Click Outcomes in the project navigation. You'll see:

  • Outcomes table with all outcomes for the project

  • Map Categories to Outcomes button in the top right

  • New Outcome button in the top right

Outcomes Table

The table shows:

  • Outcome — Title of the outcome

  • Initial Value — Baseline value

  • Goal Value — Target value

  • Status — Draft, Approved, or Deprioritized

Viewing Outcome Context

Click the caret to the left of any outcome to expand its context. For automatically extracted outcomes, this shows the specific part of the source conversation where the outcome was discussed.

Editing an Outcome

Click the three dots to the right of any outcome, then Edit. From here you can update the outcome, initial value, goal value, status, or context.

Viewing Outcome History

Click the three dots to the right of any outcome, then View History.
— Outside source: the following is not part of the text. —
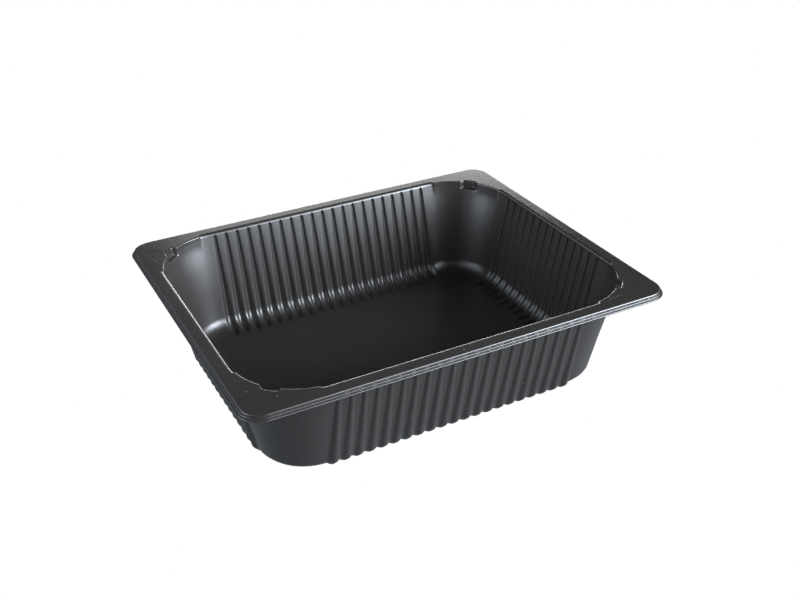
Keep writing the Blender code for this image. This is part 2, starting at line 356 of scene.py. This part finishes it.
def mouth_rows(stations, wall_deeper):
    """Rows from the flat of the flange round the mouth's arc, which is tangent to flange and wall."""
    rounding, tangent, edge, step = mouth(stations)
    line = edge - step
    flat = line + rounding * tangent + FLAT_OUTSIDE_MOUTH + lug_reach(stations, 0.0)
    rows = [stations.points(flat, 0.0, FLUTE_HALF_WIDTH_TOP)]
    for angle in np.linspace(0, np.pi / 2 - WALL_LEAN, MOUTH_STEPS):
        depth = rounding * (1 - np.cos(angle))
        reach = line + rounding * (tangent - np.sin(angle)) + lug_reach(stations, depth)
        half_width, relief, crest = flute_size(depth, wall_deeper)
        rows.append(fluted_row(stations, reach, depth, WALL_LEAN, half_width, relief, crest))
    return rows


def wall_rows(stations, wall_deeper):
    """Rows down the wall. Its top flares out to the mouth's outline, less the step, and both ease away."""
    _, _, edge, step = mouth(stations)
    flare = edge - wall_reach(stations, 0.0)
    rows = []
    for depth in WALL_DEPTHS:
        flared = flare * (1 - ease(depth / FLARE_DEPTH))
        stepped = step * (1 - ease(depth / STEP_DEPTH))
        reach = wall_reach(stations, depth) + flared - stepped + lug_reach(stations, depth)
        half_width, relief, crest = flute_size(depth, wall_deeper)
        rows.append(fluted_row(stations, reach, depth, WALL_LEAN, half_width, relief, crest))
    return rows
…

All changes to the outcome are displayed, including old value, new value, who made the change, and when.

Extracting Outcomes from Sales Discovery Conversations

How to Extract

  1. Confirm your project is in Sales Discovery status (visible on the Dashboard; to change, click Edit Project from the More menu on the Dashboard)

  2. Upload a sales discovery call recording, transcript, sales notes, or discovery document to the project (see Uploading Files)

  3. Glossa processes the source and identifies candidate outcomes alongside requirements

  4. Extracted outcomes appear in the Outcomes table with status Draft

What Glossa Extracts

From discovery sources, Glossa identifies:

  • The desired result the client described

  • Current-state pain points where mentioned

  • Quantitative targets when stated (e.g., "cut quote turnaround to under 24 hours")

  • The category from your Library that best fits the outcome

Mapping Outcomes to Categories

Outcomes describe what the client wants to achieve. Categories and capabilities describe how you'll deliver it. The mapping between them connects business goals to the actual scope of work.

How Mapping Works

When an outcome is added to a project, Glossa assesses all unmapped Categories to see which ones contribute to fulfilling that outcome. Glossa suggests matches automatically, and you confirm or adjust them in the Outcome Mapping view.

Opening the Outcome Mapping View

Click Map Categories to Outcomes from either the Outcomes tab or the Categories tab. The Outcome Mapping page shows every project category alongside its suggested outcome match.

At the top of the page, summary stats show:

  • Categories — Total project categories

  • Pending — Categories that still need a mapping decision

  • Matched — Categories with a confirmed outcome

Filter Tabs

Mappings are organized into tabs based on their state:

  • Needs Review — Glossa has a suggested match and is waiting for your decision

  • Unmatched — No outcome match was found, or the match was rejected

  • High Match — Strong AI-suggested matches

  • Resolved — Mappings you've confirmed (either matched to an outcome or intentionally left unmatched)

  • All — Every category, regardless of state

Reviewing a Mapping

Each row expands to show two side-by-side panels:

  • AI Suggested Outcome — The outcome Glossa believes the category contributes to, with the outcome name and context. If no candidate outcome exists, this panel shows "No suggestion."

  • Category Details — The category name and full description, so you can evaluate the match without leaving the page

From the expanded view, you can:

  • Manually Match the category to a different outcome

  • Change the mapping to select a different outcome for the category

  • Unmatch a mapping you've previously selected

  • Skip if no outcome applies (for example, internal setup work that doesn't ladder up to a client outcome)

Best Practices

Capturing Outcomes Well

  • Keep outcomes outcome-shaped. "Reduce manual data entry by 50%" is an outcome. "Build a Flow that auto-populates contact records" is a requirement. If it sounds like a deliverable, it probably belongs in Requirements.

  • Validate with the client. Move outcomes to Approved once the client has explicitly agreed.

  • Don't change outcomes recklessly. Approved and aligned outcomes should only change when the project's goals explicitly change. Defining and aligning outcomes is one of the strongest defenses against scope drift.

Using Outcomes Through Delivery

  • Use the category mapping. When a stakeholder asks "what are we doing for [outcome]?", the mapped categories and their requirements answer it directly.

  • Keep outcomes top of mind. When reviewing requirements, reference the associated outcome to make sure the requirement actually moves the needle on it.

  • Resolve every mapping. Aim to clear the Pending count before scope lock — every category should map to an outcome.

  • Review deprioritized outcomes at phase boundaries. Deprioritized outcomes are candidates for the next phase or change order.

Organizational Considerations

  • Outcomes are project-level — each project has its own set.

  • Categories referenced by outcomes come from the organization-level Library, so changes to a category name or description are reflected on outcomes that reference it.